Little spot in the news today...

http://clearnet.co.nz/news-story.html?national~819555


----------



## albo2 (Oct 4, 2011)

Just got the weekend off to go to this, looking forward to it.


----------



## albo2 (Oct 4, 2011)

Attended this today, fantastic venue, really enjoyed it, thanks Nick for informing us, didn't get a chance for a chat as my kids were getting bored and disruptive, have taken the plunge and bought the donor have gone with a Mazda MX5.


----------



## Nick Smith (Oct 26, 2007)

albo2 said:


> Attended this today, fantastic venue, really enjoyed it, thanks Nick for informing us, didn't get a chance for a chat as my kids were getting bored and disruptive, have taken the plunge and bought the donor have gone with a Mazda MX5.
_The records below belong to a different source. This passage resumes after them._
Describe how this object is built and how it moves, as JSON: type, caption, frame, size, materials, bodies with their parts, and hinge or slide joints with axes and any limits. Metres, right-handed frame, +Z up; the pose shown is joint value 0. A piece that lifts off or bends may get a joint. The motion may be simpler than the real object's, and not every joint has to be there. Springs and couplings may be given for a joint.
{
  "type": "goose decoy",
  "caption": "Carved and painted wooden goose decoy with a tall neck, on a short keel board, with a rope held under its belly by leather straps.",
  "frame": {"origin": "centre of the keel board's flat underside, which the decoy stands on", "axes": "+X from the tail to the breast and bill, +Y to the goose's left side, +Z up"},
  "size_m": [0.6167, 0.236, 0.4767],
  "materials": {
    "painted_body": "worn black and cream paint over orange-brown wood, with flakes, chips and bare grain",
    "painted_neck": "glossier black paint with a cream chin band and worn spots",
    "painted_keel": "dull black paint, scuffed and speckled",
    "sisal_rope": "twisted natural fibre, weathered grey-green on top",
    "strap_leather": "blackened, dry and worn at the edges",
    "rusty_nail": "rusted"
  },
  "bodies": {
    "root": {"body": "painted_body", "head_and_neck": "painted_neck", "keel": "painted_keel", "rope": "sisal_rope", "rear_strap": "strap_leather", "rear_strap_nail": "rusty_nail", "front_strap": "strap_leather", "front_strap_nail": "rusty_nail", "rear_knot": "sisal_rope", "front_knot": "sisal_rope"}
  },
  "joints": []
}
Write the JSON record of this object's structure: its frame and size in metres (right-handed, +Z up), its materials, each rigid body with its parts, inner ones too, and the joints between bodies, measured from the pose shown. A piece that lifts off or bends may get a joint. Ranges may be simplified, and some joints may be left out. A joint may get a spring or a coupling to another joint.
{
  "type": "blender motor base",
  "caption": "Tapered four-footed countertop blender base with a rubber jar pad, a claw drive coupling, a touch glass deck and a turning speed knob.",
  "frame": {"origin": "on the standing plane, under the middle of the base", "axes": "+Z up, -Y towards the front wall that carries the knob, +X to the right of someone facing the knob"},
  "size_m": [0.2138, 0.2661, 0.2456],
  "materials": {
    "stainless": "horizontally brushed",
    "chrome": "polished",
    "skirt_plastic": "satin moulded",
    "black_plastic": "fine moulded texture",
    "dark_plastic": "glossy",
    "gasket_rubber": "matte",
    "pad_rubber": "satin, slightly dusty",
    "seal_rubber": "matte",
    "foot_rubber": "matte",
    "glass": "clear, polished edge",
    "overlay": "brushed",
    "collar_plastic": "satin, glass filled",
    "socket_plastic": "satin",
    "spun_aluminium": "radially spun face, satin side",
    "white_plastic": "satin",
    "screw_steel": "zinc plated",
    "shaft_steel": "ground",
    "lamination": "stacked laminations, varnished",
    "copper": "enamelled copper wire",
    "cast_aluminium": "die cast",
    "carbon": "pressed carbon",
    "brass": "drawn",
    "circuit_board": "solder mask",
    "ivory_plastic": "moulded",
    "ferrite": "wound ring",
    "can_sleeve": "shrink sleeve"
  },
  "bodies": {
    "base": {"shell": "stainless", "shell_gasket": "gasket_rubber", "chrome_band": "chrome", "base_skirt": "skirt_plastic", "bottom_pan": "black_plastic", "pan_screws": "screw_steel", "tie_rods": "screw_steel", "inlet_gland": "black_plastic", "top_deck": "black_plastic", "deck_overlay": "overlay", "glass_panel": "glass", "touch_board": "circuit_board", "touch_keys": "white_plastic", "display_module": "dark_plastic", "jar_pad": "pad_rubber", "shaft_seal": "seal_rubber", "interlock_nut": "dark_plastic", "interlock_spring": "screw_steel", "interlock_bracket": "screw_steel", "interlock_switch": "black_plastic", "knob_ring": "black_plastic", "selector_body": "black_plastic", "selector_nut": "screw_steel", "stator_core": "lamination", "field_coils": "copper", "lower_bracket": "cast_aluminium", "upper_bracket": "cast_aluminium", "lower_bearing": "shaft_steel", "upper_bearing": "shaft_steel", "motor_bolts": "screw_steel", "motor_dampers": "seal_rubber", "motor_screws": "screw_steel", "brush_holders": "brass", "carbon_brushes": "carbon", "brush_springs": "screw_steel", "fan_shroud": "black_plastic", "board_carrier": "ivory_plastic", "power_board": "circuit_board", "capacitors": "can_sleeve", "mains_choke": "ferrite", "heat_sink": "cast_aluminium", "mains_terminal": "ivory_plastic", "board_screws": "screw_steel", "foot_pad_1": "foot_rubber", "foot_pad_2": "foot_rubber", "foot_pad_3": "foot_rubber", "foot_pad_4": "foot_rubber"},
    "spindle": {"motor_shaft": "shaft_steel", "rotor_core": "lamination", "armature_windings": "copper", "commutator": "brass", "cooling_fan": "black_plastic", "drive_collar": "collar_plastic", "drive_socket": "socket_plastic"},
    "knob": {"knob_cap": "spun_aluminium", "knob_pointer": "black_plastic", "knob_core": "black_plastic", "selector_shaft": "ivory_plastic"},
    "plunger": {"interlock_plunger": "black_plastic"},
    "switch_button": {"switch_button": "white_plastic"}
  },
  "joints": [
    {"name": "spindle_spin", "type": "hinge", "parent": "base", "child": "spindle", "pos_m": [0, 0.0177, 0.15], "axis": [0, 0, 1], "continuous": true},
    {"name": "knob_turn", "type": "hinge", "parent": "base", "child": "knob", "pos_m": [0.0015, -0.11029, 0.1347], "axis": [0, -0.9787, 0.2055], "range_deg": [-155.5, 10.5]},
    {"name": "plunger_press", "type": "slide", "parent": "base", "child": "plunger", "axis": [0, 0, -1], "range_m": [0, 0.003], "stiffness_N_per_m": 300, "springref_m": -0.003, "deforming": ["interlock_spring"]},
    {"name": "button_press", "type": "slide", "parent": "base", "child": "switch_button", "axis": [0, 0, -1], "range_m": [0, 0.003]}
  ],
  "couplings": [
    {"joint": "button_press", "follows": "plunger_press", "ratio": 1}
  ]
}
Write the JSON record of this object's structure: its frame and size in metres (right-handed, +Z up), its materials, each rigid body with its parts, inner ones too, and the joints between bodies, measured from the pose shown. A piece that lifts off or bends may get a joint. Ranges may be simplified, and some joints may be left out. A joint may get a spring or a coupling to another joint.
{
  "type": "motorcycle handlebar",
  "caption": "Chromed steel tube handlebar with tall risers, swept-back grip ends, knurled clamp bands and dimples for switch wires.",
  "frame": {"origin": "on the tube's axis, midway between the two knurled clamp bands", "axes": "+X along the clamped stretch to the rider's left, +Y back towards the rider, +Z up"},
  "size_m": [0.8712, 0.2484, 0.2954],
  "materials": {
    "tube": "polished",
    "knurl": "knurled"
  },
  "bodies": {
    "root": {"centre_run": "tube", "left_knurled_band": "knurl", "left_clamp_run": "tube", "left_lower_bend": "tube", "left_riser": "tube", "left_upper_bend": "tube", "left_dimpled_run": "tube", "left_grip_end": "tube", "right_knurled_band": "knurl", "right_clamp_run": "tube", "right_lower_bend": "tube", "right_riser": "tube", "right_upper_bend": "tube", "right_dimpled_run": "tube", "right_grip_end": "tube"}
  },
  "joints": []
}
Good choice! I am aware of a couple of builds using this car. One you might be interested in is Brandon Hollinger at www.amprevolt.com. He is using the AC50/curtis combo and has shown me videos of him doing burnouts in it!. Evworks in Australia also has links to their conversion from their website.

I have done a bit of a looking previously and I think there are several choices of kits available if you are looking to make a quick start on the project. I will PM you (got your text) and be in touch shortly.


----------